- Source material
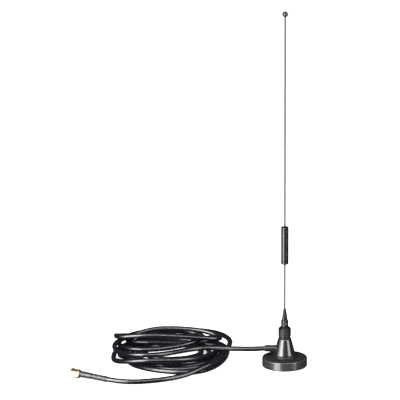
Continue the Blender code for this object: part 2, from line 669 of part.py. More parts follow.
def build_plug():
    axis = bpy.data.objects.new("plug_axis", None)
    ANTENNA.objects.link(axis)
    axis.matrix_world = plug_frame()
    pieces = []

    nut = hexagon("coupling_nut", NUT_FLATS, -NUT_LENGTH, 0, "gold")
    corner = NUT_FLATS / math.sqrt(3)
    flat = NUT_FLATS / 2
    envelope = lathe("nut_chamfers", [(0, 0.0), (flat - 0.00005, 0.0), (corner + 0.0003, -0.0007),
                                      (corner + 0.0003, -NUT_LENGTH + 0.0007),
                                      (flat - 0.00005, -NUT_LENGTH), (0, -NUT_LENGTH)],
                     None, 24, collection=CUTTERS)
    bore = lathe("nut_bores", [(0, 0.001), (NUT_THREAD_R, 0.001),
                               (NUT_THREAD_R, -NUT_THREAD_DEPTH), (NUT_LIP_R, -NUT_THREAD_DEPTH),
                               (NUT_LIP_R, -NUT_LENGTH - 0.001), (0, -NUT_LENGTH - 0.001)],
                 None, 24, collection=CUTTERS)
    combine(nut, envelope, "INTERSECT")
    combine(nut, bore, "DIFFERENCE")
    pieces += [nut, envelope, bore]

    profile = [(0.00208, -0.0015), (0.0023, -0.0015), (0.0023, -0.0039), (0.0030, -0.0039),
               (0.0030, -0.0049), (0.00225, -0.0049), (0.00225, -0.0099), (0.00265, -0.0099),
               (0.00265, -0.0110), (0.00185, -0.0110), (0.00185, -0.0175), (0.00155, -0.0175),
               (0.00155, -0.0096), (0.00208, -0.0096)]
    pieces.append(lathe("plug_body", profile, "gold", 20, closed=True))

    ring = tube("retaining_ring", 0.0031, 0.0024, -0.0057, -0.0052, "brass", 20)
    slit = block("ring_slit", (0.002, -0.0003, -0.007), (0.004, 0.0003, -0.004), None, CUTTERS)
    combine(ring, slit, "DIFFERENCE")
    pieces += [ring, slit]
    pieces.append(tube("plug_gasket", 0.0031, 0.0025, -0.0037, -0.0031, "silicone", 20))
    pieces.append(tube("plug_dielectric", 0.0019, 0.0006, -0.0093, -0.0020, "ptfe", 20))

    profile = [(0, -0.0009), (0.0003, -0.0009), (0.00045, -0.0012), (0.00045, -0.0096),
               (0.00095, -0.0096), (0.00095, -0.0122), (0.0006, -0.0122), (0.0006, -0.0103),
               (0, -0.0103)]
    pieces.append(lathe("centre_pin", profile, "gold", 12))

    pieces.append(tube("crimp_sleeve", 0.00265, 0.00235, -0.0188, -0.0113, "gold", 20))
    pieces.append(tube("braid_plug", 0.0022, 0.00195, -0.0188, -0.0120, "tinned", 20))
    inside = -PLUG_JACKET_S - JACKET_BORE_DEPTH + CLEAR
    pieces.append(tube("insulation_plug", CORE_R, CORE_BORE_R, inside, -0.0126, "nylon", 16))
    pieces.append(rod("conductor_plug", WIRE_CORE_R, inside, -0.0106, "copper", 10))

    for name, span, outer, inner in (("heatshrink_short", SHRINK_SHORT, 0.00315, 0.0028),
                                     ("heatshrink_long", SHRINK_LONG, 0.00290, 0.0026)):
        soft = round_off(outer - 0.0002, -span[0] - 0.0002, 0.0002, 90, 0, 1)
        tail = round_off(outer - 0.0002, -span[1] + 0.0002, 0.0002, 0, -90, 1)
        profile = [(inner, -span[0]), *soft, *tail, (inner, -span[1])]
        pieces.append(lathe(name, profile, "shrink", 24, closed=True))

    for obj in pieces:
        obj.parent = axis


build_base()
build_screws()
build_cone()
build_feed()
build_cable_entry()
build_collar()
build_ferrule()
build_coil()
build_cable()
build_plug()
bpy.context.view_layer.update()
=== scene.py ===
"""Looks of a magnetic-mount whip antenna with a hank of coaxial cable and a gold plug.

Row frame: metres, +Z up, origin under the middle of the foot, whip on +Z, cable towards -X.
"""
import json
import math

import bmesh
import bpy
import numpy as np
from mathutils import Matrix, Vector


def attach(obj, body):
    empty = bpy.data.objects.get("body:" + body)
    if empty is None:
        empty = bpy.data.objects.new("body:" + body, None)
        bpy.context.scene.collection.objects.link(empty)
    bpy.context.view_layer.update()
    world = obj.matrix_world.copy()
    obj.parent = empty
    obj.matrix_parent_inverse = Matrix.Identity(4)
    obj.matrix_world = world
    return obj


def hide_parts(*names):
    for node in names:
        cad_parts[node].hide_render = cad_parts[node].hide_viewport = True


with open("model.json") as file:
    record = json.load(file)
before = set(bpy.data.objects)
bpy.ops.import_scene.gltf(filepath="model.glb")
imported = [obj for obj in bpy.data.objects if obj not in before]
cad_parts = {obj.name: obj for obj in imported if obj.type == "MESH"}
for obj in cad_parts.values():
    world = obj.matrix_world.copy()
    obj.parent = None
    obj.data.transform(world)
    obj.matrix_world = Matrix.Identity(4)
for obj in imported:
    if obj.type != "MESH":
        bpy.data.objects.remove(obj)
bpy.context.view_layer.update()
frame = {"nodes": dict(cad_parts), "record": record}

MM = 0.001


# ---------------------------------------------------------------- shader nodes
class Look:
    """A material being built: adds shader nodes and links them."""

    def __init__(self, name):
        self.material = bpy.data.materials.new(name)
        self.material.use_nodes = True
        self.tree = self.material.node_tree
        self.shader = self.tree.nodes["Principled BSDF"]

    def node(self, kind, **settings):
        made = self.tree.nodes.new("ShaderNode" + kind)
        for key, value in settings.items():
            setattr(made, key, value)
        return made

    def wire(self, target, value):
        if hasattr(value, "is_output"):
            self.tree.links.new(value, target)
        else:
            target.default_value = value

    def place(self, stretch, source="Object"):
        """Texture place, stretched so that detail runs along an axis."""
        coordinate = self.node("TexCoord").outputs[source]
        mapping = self.node("Mapping")
        self.wire(mapping.inputs["Vector"], coordinate)
        mapping.inputs["Scale"].default_value = stretch
        return mapping.outputs["Vector"]

    def noise(self, scale, detail=3.0, rough=0.55, stretch=(1, 1, 1), source="Object"):
        texture = self.node("TexNoise")
        self.wire(texture.inputs["Vector"], self.place(stretch, source))
        texture.inputs["Scale"].default_value = scale
        texture.inputs["Detail"].default_value = detail
        texture.inputs["Roughness"].default_value = rough
        return texture.outputs["Fac"]

    def span(self, value, low, high, out_low, out_high):
        """Map a value range to another, clamped."""
        made = self.node("MapRange")
        self.wire(made.inputs["Value"], value)
        for key, number in (("From Min", low), ("From Max", high),
                            ("To Min", out_low), ("To Max", out_high)):
            made.inputs[key].default_value = number
        return made.outputs["Result"]

    def maths(self, operation, first, second):
        made = self.node("Math", operation=operation, use_clamp=True)
        self.wire(made.inputs[0], first)
        self.wire(made.inputs[1], second)
        return made.outputs[0]

    def mix(self, share, first, second):
        made = self.node("Mix", data_type="RGBA")
        self.wire(made.inputs["Factor"], share)
        for socket, value in ((made.inputs[6], first), (made.inputs[7], second)):
            self.wire(socket, (*value, 1.0) if isinstance(value, tuple) else value)
        return made.outputs[2]

    def blend(self, share, first, second):
        made = self.node("Mix", data_type="FLOAT")
        self.wire(made.inputs["Factor"], share)
        self.wire(made.inputs[2], first)
        self.wire(made.inputs[3], second)
        return made.outputs[0]

    def bump(self, height, depth, under=None):
        made = self.node("Bump")
        self.wire(made.inputs["Height"], height)
        made.inputs["Distance"].default_value = depth
        if under is not None:
            self.wire(made.inputs["Normal"], under)
        return made.outputs["Normal"]


# Ranges of a noise or of a face's own value between which one finish gives way to another.
TONE_BAND = (0.32, 0.68)
GLOSS_BAND = (0.3, 0.7)
MARK_BAND = (0.56, 0.74)
LEVEL_BAND = (0.85, 0.97)       # upward part of the normal, for level faces
PEBBLE_BAND = (0.40, 0.66)
EDGE_BAND = (0.515, 0.60)       # pointiness, for outer edges
WORN_BAND = (0.38, 0.62)
UPWARD_BAND = (0.2, 1.0)        # upward part of the normal, where dust lies
CLOUD_BAND = (0.45, 0.75)
FLECK_FADE = 0.05
PEBBLE_SCALE = 1300.0
WORN_SCALE = 900.0
CLOUD_SCALE = 220.0
PLAIN_SPECULAR = 0.5
LEVEL_SPECULAR = 0.10
DUST_ROUGHNESS = 0.8
COAT_SHARE = 0.85               # of the finish's lowest roughness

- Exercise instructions
Extract the lines of the preceding material that run from the line with "build_base()" through the line with "obj.matrix_world = world", inclusive, reproducing them exactly and adding nothing.

- Reply to the exercise
build_base()
build_screws()
build_cone()
build_feed()
build_cable_entry()
build_collar()
build_ferrule()
build_coil()
build_cable()
build_plug()
bpy.context.view_layer.update()
=== scene.py ===
"""Looks of a magnetic-mount whip antenna with a hank of coaxial cable and a gold plug.

Row frame: metres, +Z up, origin under the middle of the foot, whip on +Z, cable towards -X.
"""
import json
import math

import bmesh
import bpy
import numpy as np
from mathutils import Matrix, Vector


def attach(obj, body):
    empty = bpy.data.objects.get("body:" + body)
    if empty is None:
        empty = bpy.data.objects.new("body:" + body, None)
        bpy.context.scene.collection.objects.link(empty)
    bpy.context.view_layer.update()
    world = obj.matrix_world.copy()
    obj.parent = empty
    obj.matrix_parent_inverse = Matrix.Identity(4)
    obj.matrix_world = world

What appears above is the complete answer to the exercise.